Copy nothing but the lines below running from the line containing "Model this object" through the line containing "tip_edge_bevel = 0.12", both end lines included.
---- ITEMS
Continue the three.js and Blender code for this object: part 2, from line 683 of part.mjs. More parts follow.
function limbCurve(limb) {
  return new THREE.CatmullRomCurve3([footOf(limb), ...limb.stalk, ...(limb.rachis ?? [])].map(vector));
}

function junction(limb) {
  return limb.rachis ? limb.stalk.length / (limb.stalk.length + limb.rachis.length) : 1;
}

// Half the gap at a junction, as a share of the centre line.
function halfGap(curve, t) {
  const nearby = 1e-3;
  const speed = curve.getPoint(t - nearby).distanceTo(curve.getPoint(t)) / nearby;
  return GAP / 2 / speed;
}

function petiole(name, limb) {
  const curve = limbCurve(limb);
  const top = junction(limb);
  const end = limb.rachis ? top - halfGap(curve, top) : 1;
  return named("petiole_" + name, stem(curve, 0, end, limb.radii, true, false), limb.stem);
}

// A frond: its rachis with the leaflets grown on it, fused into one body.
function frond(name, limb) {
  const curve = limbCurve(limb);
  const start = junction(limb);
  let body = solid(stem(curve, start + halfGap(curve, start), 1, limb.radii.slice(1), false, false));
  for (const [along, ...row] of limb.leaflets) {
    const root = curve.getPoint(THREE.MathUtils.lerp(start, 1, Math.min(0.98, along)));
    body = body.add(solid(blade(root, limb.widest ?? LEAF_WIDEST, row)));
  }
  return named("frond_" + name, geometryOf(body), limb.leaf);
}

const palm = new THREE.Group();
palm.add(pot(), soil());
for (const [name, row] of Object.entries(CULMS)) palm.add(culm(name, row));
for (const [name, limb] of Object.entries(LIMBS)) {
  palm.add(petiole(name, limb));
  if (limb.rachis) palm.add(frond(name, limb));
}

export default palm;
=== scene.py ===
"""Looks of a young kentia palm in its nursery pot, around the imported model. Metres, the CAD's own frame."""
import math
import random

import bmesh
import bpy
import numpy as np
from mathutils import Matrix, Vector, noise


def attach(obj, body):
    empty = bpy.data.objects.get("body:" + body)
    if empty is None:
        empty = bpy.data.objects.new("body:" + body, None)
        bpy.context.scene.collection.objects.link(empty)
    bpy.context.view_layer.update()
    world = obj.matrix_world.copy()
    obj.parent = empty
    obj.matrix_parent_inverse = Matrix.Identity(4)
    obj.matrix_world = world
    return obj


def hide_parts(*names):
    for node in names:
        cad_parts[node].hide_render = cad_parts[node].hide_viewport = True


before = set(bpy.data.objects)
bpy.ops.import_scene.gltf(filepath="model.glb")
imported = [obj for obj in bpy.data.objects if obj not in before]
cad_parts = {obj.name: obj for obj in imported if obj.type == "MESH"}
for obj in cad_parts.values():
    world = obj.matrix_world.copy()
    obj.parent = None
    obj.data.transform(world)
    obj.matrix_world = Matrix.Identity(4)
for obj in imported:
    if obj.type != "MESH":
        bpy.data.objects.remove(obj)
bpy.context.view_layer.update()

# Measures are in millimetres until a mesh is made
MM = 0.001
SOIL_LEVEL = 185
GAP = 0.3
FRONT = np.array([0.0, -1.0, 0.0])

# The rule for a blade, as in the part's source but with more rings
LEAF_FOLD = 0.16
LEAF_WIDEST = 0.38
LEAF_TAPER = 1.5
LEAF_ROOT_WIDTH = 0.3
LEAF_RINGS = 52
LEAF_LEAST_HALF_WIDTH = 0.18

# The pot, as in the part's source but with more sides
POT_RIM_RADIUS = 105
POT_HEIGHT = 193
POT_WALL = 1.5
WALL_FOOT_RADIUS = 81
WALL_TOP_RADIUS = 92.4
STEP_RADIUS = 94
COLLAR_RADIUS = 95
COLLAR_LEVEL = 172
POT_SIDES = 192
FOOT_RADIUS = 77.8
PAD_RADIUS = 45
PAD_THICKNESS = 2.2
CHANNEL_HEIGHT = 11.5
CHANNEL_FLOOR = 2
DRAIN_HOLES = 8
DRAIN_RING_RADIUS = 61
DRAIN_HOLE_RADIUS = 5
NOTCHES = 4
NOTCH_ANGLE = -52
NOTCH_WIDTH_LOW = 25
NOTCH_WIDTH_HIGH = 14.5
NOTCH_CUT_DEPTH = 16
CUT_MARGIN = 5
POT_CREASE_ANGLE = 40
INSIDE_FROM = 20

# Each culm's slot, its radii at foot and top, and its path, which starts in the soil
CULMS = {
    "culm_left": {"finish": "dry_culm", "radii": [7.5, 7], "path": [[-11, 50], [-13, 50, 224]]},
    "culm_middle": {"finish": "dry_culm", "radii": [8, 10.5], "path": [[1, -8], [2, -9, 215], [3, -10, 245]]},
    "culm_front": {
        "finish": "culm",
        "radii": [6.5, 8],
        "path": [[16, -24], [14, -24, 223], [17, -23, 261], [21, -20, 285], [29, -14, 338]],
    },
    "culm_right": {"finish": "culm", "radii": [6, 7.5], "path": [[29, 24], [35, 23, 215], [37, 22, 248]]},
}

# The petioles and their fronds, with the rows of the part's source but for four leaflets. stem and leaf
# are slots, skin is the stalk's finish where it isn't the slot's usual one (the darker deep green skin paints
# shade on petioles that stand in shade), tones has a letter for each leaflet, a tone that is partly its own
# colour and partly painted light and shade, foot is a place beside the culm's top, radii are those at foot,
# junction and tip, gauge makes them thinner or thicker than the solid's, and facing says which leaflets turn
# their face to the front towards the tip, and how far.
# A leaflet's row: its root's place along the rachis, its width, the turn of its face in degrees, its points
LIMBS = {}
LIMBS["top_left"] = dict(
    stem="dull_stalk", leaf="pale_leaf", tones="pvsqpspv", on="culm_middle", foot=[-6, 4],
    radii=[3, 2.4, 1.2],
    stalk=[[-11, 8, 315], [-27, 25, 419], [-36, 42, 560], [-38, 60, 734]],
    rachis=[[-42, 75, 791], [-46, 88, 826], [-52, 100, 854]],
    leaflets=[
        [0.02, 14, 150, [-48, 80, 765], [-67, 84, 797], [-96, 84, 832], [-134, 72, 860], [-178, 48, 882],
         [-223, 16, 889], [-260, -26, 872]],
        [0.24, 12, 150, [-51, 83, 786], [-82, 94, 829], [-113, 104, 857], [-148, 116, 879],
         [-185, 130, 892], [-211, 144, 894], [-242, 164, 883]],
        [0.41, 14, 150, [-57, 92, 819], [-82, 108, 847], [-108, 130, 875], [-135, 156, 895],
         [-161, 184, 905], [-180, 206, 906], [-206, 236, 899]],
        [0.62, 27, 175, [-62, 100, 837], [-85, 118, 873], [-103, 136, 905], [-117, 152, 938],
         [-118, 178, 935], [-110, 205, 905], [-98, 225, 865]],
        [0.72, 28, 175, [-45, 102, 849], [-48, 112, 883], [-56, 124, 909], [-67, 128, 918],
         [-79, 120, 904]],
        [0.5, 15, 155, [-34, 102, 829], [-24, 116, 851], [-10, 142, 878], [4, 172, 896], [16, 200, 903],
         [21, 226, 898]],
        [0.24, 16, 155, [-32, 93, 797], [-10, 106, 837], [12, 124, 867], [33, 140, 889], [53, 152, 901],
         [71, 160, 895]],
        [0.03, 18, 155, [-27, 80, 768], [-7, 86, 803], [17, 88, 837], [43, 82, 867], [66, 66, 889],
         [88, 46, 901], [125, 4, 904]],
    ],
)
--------
---- ITEMS
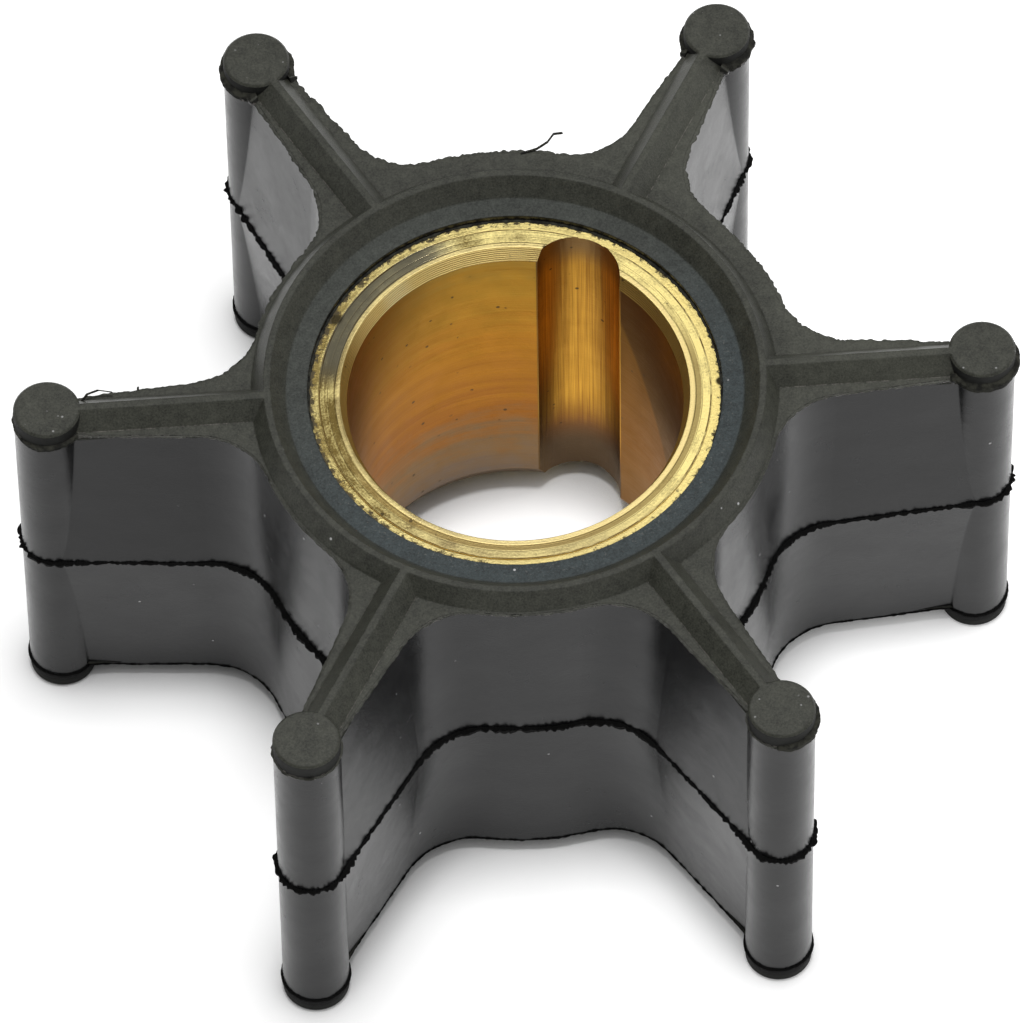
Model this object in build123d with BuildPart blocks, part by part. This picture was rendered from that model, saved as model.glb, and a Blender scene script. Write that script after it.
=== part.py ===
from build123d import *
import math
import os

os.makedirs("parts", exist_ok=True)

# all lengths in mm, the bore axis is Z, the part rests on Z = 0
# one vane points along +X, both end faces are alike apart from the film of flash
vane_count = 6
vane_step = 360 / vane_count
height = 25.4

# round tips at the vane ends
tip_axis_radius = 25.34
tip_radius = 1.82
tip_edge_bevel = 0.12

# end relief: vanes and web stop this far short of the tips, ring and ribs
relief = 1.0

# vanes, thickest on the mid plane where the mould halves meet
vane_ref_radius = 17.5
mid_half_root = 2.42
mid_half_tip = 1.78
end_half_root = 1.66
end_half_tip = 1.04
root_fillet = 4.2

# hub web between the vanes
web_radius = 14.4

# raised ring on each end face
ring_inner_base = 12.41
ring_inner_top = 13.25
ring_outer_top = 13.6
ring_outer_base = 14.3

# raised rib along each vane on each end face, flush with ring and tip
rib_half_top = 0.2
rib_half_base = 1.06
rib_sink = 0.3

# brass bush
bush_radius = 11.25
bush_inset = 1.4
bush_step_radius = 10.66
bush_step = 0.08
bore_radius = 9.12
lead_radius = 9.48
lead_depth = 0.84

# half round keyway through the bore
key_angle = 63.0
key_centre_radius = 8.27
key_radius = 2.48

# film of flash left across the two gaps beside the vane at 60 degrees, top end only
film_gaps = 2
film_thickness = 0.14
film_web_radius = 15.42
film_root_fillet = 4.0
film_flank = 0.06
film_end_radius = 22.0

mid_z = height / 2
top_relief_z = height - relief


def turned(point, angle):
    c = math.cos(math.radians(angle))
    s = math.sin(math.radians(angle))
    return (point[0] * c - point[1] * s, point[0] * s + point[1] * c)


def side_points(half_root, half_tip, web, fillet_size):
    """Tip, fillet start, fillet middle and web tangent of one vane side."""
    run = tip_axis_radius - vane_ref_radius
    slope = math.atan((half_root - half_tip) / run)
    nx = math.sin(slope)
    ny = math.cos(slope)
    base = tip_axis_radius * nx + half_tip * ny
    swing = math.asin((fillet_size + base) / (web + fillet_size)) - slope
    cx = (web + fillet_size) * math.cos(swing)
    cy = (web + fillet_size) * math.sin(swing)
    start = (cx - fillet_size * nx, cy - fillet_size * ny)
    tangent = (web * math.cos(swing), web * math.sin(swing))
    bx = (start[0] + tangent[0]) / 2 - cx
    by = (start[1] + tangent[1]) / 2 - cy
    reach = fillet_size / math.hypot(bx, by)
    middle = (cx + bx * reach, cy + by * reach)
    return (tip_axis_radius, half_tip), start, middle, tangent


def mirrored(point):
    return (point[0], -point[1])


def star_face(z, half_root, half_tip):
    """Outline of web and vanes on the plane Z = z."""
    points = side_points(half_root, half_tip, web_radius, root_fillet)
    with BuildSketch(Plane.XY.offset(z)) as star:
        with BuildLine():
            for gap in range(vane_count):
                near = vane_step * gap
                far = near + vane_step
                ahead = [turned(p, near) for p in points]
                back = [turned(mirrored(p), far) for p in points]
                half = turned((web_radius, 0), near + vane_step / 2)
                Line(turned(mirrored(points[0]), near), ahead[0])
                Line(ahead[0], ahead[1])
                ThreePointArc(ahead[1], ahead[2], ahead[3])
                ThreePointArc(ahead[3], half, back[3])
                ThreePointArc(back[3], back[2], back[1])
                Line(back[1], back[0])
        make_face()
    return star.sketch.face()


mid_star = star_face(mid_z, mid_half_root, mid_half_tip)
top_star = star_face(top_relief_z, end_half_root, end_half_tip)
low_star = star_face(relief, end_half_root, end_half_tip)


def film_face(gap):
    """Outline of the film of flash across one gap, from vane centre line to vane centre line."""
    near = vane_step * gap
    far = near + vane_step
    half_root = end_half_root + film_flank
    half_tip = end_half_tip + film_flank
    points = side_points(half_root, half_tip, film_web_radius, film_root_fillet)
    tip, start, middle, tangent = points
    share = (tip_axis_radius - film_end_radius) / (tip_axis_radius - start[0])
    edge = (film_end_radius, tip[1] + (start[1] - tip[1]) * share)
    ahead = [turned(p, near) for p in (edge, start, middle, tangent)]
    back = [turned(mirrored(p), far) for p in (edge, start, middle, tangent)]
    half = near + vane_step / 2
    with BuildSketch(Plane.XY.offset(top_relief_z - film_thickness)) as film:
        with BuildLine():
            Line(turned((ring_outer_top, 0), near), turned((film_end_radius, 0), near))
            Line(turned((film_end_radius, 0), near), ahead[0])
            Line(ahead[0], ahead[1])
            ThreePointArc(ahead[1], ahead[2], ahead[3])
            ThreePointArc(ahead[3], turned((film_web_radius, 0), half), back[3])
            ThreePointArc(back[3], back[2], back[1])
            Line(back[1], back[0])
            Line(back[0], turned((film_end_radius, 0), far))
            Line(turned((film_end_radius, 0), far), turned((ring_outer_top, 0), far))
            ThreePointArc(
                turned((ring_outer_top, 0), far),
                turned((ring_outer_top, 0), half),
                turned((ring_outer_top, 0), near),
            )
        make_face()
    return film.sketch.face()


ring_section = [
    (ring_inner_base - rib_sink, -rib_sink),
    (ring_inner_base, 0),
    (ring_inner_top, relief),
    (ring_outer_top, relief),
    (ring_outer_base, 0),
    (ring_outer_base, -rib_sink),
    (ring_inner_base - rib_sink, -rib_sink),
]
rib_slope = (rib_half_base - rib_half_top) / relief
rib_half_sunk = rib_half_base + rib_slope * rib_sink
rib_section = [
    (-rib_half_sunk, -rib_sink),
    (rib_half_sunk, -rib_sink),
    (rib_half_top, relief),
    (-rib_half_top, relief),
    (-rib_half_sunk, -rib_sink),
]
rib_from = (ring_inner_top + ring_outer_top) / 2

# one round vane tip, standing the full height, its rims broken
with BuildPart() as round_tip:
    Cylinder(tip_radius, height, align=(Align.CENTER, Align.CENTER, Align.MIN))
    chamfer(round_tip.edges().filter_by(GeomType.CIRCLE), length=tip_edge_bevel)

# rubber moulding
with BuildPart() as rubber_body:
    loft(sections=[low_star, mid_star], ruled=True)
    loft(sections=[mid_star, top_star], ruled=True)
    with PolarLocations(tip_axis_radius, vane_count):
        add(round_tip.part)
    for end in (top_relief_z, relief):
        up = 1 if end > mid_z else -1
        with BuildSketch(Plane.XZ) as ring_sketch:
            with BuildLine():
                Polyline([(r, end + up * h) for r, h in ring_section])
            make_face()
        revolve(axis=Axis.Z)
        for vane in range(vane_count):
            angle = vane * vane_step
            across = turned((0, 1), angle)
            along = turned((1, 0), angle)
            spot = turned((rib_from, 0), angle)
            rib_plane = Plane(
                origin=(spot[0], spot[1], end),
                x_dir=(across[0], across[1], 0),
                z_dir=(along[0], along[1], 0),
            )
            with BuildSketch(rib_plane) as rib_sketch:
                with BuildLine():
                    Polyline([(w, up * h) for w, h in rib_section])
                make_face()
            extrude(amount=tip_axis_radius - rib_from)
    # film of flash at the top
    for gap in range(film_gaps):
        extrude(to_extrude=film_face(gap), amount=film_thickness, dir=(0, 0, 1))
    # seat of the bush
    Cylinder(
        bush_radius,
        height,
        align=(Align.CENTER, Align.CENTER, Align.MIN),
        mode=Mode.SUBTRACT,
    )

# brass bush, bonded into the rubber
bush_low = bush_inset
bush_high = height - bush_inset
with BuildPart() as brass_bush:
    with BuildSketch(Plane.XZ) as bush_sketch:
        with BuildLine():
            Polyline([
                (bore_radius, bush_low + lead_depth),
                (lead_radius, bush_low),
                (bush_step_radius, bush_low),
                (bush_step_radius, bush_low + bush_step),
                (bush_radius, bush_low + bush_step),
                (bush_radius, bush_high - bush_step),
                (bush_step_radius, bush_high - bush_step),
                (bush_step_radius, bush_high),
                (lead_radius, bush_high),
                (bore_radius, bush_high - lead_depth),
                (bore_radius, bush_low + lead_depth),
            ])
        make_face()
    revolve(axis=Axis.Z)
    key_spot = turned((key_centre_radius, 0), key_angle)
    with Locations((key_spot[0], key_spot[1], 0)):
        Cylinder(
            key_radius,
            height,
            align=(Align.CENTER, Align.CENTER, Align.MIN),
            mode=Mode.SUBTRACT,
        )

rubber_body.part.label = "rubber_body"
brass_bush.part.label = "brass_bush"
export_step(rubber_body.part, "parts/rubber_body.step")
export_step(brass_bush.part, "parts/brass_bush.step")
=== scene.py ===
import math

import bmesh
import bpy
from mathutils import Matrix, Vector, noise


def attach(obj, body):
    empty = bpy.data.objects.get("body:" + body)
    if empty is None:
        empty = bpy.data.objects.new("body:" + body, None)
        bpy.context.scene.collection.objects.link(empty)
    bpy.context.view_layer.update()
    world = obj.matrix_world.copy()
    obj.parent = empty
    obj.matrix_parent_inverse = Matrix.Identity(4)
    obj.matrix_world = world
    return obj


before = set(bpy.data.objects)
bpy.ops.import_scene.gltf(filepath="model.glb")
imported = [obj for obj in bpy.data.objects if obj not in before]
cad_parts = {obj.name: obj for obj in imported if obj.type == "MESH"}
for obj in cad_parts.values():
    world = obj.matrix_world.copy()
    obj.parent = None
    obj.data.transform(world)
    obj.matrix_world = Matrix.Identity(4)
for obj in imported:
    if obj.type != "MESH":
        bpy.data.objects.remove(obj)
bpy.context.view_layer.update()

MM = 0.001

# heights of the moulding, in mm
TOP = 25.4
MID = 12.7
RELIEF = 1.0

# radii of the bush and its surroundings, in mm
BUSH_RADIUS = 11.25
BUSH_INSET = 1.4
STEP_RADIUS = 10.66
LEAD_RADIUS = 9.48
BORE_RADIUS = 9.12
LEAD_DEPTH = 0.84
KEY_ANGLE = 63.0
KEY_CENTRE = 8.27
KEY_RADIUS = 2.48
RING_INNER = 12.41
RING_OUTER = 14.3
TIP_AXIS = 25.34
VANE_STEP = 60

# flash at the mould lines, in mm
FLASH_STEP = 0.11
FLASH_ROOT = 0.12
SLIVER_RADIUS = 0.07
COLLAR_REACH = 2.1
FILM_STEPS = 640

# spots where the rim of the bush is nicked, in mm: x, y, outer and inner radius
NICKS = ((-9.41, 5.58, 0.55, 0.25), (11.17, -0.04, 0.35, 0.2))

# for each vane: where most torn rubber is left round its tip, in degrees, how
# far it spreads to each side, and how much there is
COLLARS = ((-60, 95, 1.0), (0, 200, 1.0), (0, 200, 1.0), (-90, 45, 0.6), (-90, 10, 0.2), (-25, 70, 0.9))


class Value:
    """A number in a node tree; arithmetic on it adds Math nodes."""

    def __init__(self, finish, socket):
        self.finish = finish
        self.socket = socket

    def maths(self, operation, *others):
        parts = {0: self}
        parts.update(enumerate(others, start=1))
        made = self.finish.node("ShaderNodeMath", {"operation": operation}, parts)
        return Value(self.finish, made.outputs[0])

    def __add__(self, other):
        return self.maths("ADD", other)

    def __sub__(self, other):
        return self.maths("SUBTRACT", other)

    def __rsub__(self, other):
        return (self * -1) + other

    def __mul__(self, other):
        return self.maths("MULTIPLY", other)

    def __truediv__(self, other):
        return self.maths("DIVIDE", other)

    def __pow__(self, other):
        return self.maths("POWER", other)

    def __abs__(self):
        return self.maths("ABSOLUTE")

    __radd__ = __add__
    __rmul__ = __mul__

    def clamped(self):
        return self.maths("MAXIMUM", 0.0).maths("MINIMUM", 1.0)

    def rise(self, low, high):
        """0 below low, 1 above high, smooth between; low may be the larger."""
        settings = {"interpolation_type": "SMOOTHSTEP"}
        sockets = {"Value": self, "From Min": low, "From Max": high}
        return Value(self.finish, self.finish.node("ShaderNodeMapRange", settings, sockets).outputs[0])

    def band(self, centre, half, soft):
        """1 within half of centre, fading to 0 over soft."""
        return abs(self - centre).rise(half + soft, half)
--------
---- ITEMS
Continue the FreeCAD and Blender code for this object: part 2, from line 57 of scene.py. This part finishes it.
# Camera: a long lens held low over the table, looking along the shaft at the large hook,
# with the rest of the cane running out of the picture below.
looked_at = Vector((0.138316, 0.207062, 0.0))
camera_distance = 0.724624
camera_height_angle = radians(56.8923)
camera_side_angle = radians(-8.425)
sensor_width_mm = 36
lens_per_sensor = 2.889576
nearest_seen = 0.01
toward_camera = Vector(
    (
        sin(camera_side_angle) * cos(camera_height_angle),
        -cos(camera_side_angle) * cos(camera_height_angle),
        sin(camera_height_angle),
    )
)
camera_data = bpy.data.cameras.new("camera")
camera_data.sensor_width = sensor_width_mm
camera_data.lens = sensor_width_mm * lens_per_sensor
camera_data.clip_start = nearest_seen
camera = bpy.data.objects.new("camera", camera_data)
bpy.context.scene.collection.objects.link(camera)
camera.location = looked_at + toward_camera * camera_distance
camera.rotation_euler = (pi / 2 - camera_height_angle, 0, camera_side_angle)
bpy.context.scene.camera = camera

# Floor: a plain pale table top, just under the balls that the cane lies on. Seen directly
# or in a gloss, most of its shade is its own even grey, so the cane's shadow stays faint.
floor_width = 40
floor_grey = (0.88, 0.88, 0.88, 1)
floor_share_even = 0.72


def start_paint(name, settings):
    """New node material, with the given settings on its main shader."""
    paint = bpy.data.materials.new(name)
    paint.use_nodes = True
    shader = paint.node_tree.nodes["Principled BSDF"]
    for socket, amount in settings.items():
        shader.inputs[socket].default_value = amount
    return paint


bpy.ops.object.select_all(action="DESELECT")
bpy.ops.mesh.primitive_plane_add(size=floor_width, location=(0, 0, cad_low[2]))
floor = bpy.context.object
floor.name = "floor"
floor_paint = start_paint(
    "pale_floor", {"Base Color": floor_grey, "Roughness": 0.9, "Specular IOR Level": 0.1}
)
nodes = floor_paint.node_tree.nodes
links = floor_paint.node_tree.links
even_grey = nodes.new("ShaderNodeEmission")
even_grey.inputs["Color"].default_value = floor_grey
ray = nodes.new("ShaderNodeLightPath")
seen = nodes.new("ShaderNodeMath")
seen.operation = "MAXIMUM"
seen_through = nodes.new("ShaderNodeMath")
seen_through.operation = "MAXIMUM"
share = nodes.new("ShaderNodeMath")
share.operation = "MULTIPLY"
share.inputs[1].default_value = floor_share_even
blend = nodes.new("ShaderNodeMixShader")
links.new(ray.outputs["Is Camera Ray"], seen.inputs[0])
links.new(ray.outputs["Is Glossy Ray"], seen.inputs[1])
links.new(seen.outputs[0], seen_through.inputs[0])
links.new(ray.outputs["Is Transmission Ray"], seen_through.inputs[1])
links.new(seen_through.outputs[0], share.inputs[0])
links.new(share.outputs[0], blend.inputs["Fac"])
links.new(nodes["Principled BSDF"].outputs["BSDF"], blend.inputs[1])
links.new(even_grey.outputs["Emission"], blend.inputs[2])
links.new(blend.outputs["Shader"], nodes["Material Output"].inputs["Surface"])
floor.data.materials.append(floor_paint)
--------
THE COMPLETED TASK
Model this object in build123d with BuildPart blocks, part by part. This picture was rendered from that model, saved as model.glb, and a Blender scene script. Write that script after it.
=== part.py ===
from build123d import *
import math
import os

os.makedirs("parts", exist_ok=True)

# all lengths in mm, the bore axis is Z, the part rests on Z = 0
# one vane points along +X, both end faces are alike apart from the film of flash
vane_count = 6
vane_step = 360 / vane_count
height = 25.4

# round tips at the vane ends
tip_axis_radius = 25.34
tip_radius = 1.82
tip_edge_bevel = 0.12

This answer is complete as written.